Task material:

=====

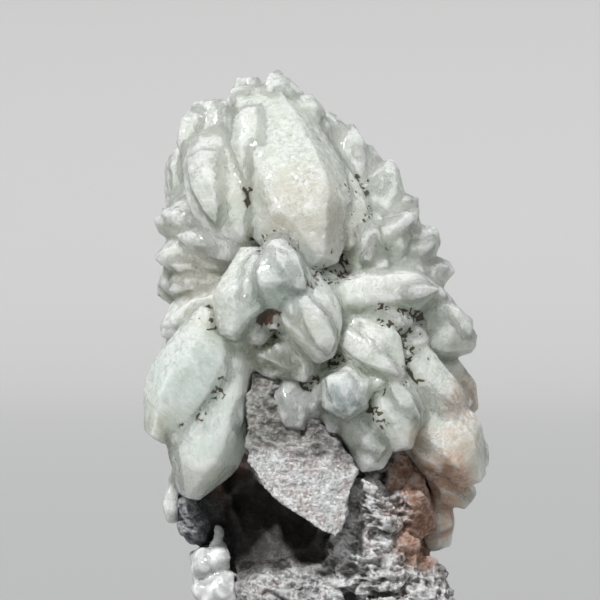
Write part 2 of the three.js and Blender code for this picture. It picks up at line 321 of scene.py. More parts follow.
def crystalPatches(bm):
    # faces that meet over edges that bulge belong to one crystal
    seen = set()
    patches = []
    for start in bm.faces:
        if start in seen:
            continue
        seen.add(start)
        patch = []
        front = [start]
        while front:
            face = front.pop()
            patch.append(face)
            for edge in face.edges:
                if edge.calc_face_angle_signed(0) < -crown["hollowLimit"]:
                    continue
                for other in edge.link_faces:
                    if other not in seen:
                        seen.add(other)
                        front.append(other)
        patches.append(patch)
    return patches


def cornersOf(patch):
    # each corner once, in the order of the faces, so that every run gives the same
    return [v.co.copy() for v in {v.index: v for face in patch for v in face.verts}.values()]


def crystalFrame(patch):
    # centre of a crystal and its own axes, the last one along it
    corners = np.array([list(co) for co in cornersOf(patch)])
    centre = corners.mean(0)
    axes = np.linalg.svd(corners - centre)[2]
    along, across = axes[0], axes[1]
    away = centre - np.array([0, 0, crown["heart"]])
    if along @ away < 0:
        along = -along
    return centre, np.stack([across, np.cross(along, across), along])


def bulges(patch, corners):
    # true where the visible faces are those of one convex crystal
    for face in patch:
        flat = face.normal.dot(face.verts[0].co)
        if max(face.normal.dot(corner) for corner in corners) > flat + crown["mostHollow"]:
            return False
    return True


def growPlates(bm, patches):
    # smaller crystals of the same form and set stand a little proud of each large one
    dice = random.Random(crown["seed"])
    owner = [0] * len(bm.faces)
    bm.faces.index_update()
    for number, patch in enumerate(patches):
        for face in patch:
            owner[face.index] = number
    grown = bmesh.new()
    count = 0
    for number, patch in enumerate(patches):
        area = sum(face.calc_area() for face in patch)
        corners = cornersOf(patch)
        if area < crown["leastArea"] or not bulges(patch, corners):
            continue
        form = bmesh.new()
        made = [form.verts.new(corner) for corner in corners]
        bmesh.ops.convex_hull(form, input=made, use_existing_faces=False)
        bmesh.ops.delete(form, geom=[v for v in form.verts if not v.link_faces], context="VERTS")
        formMesh = meshOf(form, "form")
        faces = len(form.faces)
        form.free()
        centre = sum(corners, Vector()) / len(corners)
        middle, axes = crystalFrame(patch)
        own = Matrix(axes.tolist()).to_4x4()
        fatter = Matrix.Diagonal((crown["plump"], crown["plump"], crown["longer"], 1))
        fat = Matrix.Translation(middle) @ own.transposed() @ fatter @ own
        fat = fat @ Matrix.Translation(-Vector(middle))
        formMesh.transform(fat)
        grown.from_mesh(formMesh)
        formMesh.transform(fat.inverted())
        owner += [number] * faces
        weights = [face.calc_area() for face in patch]
        for kind in crown["plates"]:
            wanted = min(kind["most"], int(dice.random() + area / kind["area"]))
            for face in dice.choices(patch, weights=weights, k=wanted):
                spot = fat @ spotOn(face, dice)
                size = dice.uniform(*kind["size"])
                middle = spot + face.normal * dice.uniform(*kind["rise"]) - (spot - centre) * size
                place = Matrix.Translation(middle) @ Matrix.Scale(size, 4)
                place = place @ Matrix.Translation(-centre)
                formMesh.transform(place)
                grown.from_mesh(formMesh)
                formMesh.transform(place.inverted())
                owner += [number] * faces
                count += 1
    bm.from_mesh(meshOf(grown, "grown"))
    grown.free()
    bm.normal_update()
    print("crown:", len(patches), "crystals,", count, "plates on them")
    return owner


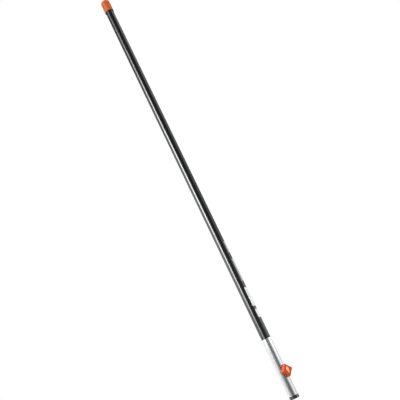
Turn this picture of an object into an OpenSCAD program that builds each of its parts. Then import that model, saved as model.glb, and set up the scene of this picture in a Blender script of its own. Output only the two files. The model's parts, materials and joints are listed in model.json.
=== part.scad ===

=====

Task to complete:
Take the lines from the start of the records through the line holding "return [v.co.copy() for", both included, and please print them exactly, with nothing else.

Final result:
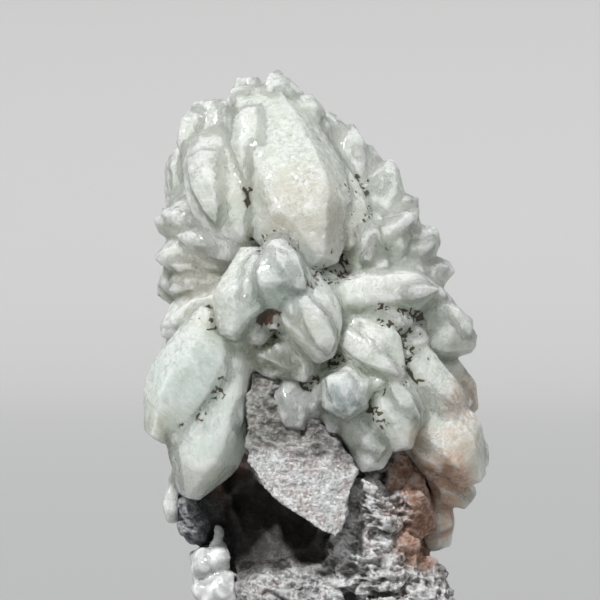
Write part 2 of the three.js and Blender code for this picture. It picks up at line 321 of scene.py. More parts follow.
def crystalPatches(bm):
    # faces that meet over edges that bulge belong to one crystal
    seen = set()
    patches = []
    for start in bm.faces:
        if start in seen:
            continue
        seen.add(start)
        patch = []
        front = [start]
        while front:
            face = front.pop()
            patch.append(face)
            for edge in face.edges:
                if edge.calc_face_angle_signed(0) < -crown["hollowLimit"]:
                    continue
                for other in edge.link_faces:
                    if other not in seen:
                        seen.add(other)
                        front.append(other)
        patches.append(patch)
    return patches


def cornersOf(patch):
    # each corner once, in the order of the faces, so that every run gives the same
    return [v.co.copy() for v in {v.index: v for face in patch for v in face.verts}.values()]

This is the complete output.